Although he found his work researching the processes behind age-related macular degeneration intellectually rewarding, he found working in university administration fulfilling in a different way because, “the focus is not on me.”

This focus on others fit with his Christian beliefs. Ono said he cannot separate his Christian faith from his work. “I cannot and will never be a stealth Christian.”

Looking at Jesus, Ono said he sees a leader who placed himself in a position of humility and connected with people from different social backgrounds, faiths, and with colourful personal histories in order to make God present to them.

He brought this method of leadership with him when he became president of UBC in August 2015. With 66,000 students and 16,000 staff UBC is larger than some municipalities in British Columbia and just as diverse.
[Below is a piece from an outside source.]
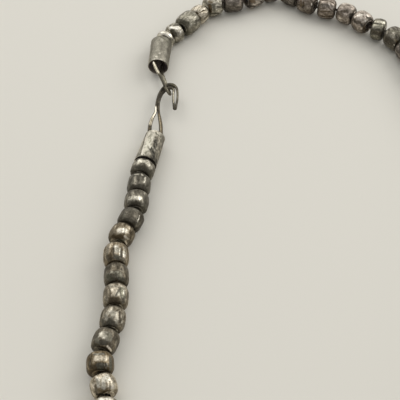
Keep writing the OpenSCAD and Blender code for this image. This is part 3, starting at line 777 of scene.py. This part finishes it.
def mesh_object(name, points, faces, marks, material):
    """Smooth-shaded piece inside the solids' box, with its marks as attributes."""
    mesh = bpy.data.meshes.new(name)
    mesh.from_pydata(np.clip(np.asarray(points) * MM, *cad_box).tolist(), [], faces)
    for mark, values in marks.items():
        layer = mesh.attributes.new(mark, "FLOAT", "POINT")
        layer.data.foreach_set("value", np.asarray(values, dtype=np.float32))
    mesh.polygons.foreach_set("use_smooth", [True] * len(mesh.polygons))
    mesh.materials.append(material)
    mesh.validate()
    return scene_object(name, mesh)


def grid_faces(rings, around, closed=False):
    """Faces between rings of points; closed joins the last ring to the first."""
    faces = []
    for i in range(rings if closed else rings - 1):
        a = i * around
        b = (i + 1) % rings * around
        for k in range(around):
            n = (k + 1) % around
            faces.append((a + k, a + n, b + n, b + k))
    return faces


def bead_outline(width, length, square, rings):
    """Closed outline of a bead's section as radius and place along it, and a weight for its relief."""
    rim_r = width * RIM_SHARE / 2
    half = length / 2
    foot = rim_r - BARREL_FOOT
    side = []
    for k in range(rings + 1):
        share = math.sin(math.pi / 2 * (2 * k / rings - 1))
        swell = max(0.0, 1 - abs(share) ** square) ** 0.5
        relief = min(1, RELIEF_FADE * (1 - abs(share)))
        side.append((foot + (width / 2 - foot) * swell, (half - BARREL_STOP) * share, relief))
    rim = [(rim_r - inset, half - back, 0) for inset, back in RIM_ROUND]
    rim += [(HOLE_R + outset, half - back, 0) for outset, back in HOLE_ROUND]
    rim.append((HOLE_R, half * HOLE_CORE, 0))
    low = [(r, -t, w) for r, t, w in reversed(rim)]
    return np.array(low + side + rim)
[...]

According to Ono servant leadership doesn’t mean going about the business of making difficult decisions but “dealing with people from a point of mutual respect.” It also entails engaging with the least powerful people in the community by remembering what it was like to be in that position.

In the day-to-day work of leading the faculty and students at UBC, Ono says following Jesus’ model of leadership helps him respect all members of the campus community, whatever faith background or opinion they might have.

Still, Ono sees that there are many staff and students who “crave a spiritual home” and said he wishes there could be a more robust support system to provide “a home for those who are lost and searching.”